The completion code is an async coroutine, while key bindings are not coroutines. So, we can't use an "await" in any code triggered from within a key binding. (Maybe we can make that possible, and accept coroutines for key bindings, and don't process a new key binding before the previous one is finished.) Quite a bit of effort to make this work, but it would be nice to have, I guess.

Carreau commented 4 years ago

Is there a way to ask prompt toolkit outside of prompt() to not catch the tab key and leave it in the text stream, then get the full text stream back ? Like a raw "This was typed since last interaction", and let IPython process it with a different logic ?

asmeurer commented 4 years ago

I think this is related to https://github.com/prompt-toolkit/python-prompt-toolkit/issues/497

asmeurer commented 4 years ago

One may even consider this to be the same issue as #497, I'm not sure. One problem I had thinking about that issue is that in some instances, like for typeahead, you really want the completer to be blocking/synchronous, whereas in other instances, you really don't. For example, if a completion takes a long time (and since completions can come from any Python function, they can take an arbitrary amount of time), you want to be able to cancel them. If you've ever tried to tab complete an enormous directory in bash you've experienced this. In practice, the Jedi completions from IPython can be slower, depending on the code they are completing. So you end up going back and forth between "I want completions to block" and "I don't want completions to block".

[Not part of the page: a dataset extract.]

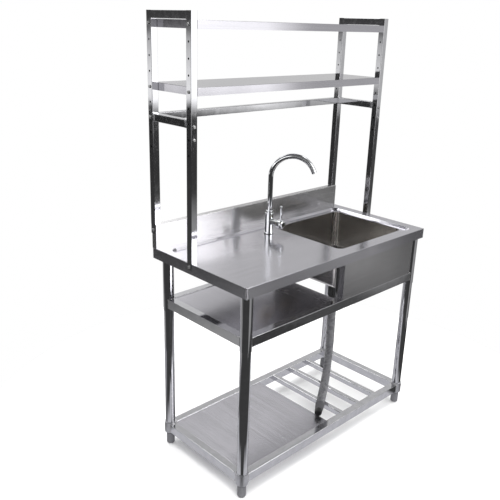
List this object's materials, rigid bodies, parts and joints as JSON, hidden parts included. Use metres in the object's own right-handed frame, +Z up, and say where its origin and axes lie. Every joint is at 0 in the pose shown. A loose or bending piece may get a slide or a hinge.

My idea in https://github.com/prompt-toolkit/python-prompt-toolkit/issues/497#issuecomment-320371107 was to block for some short amount of time, say 0.5 seconds (but we should experiment to find a good value), during which any typed text would act like typeahead after the completion. Then, if the completer takes longer than that, act non-blocking like it does now and have typed text cancel the completion. I wonder if there are other completer UIs out there (not necessarily in Python land) that take a similar approach.

I have no idea how hard that would be to implement, so it may or may not actually not be a tenable solution.

Carreau commented 4 years ago

Thanks Aaron for linking this other issue.

I do (some) of that in IPython already to get the completions types and signature.

I compute the list of completions and turned it into a iterator with a budget of time to compute the types/signature, and once the budget of time is out, use fill values. It is usually enough for the first few completions items to have all informations.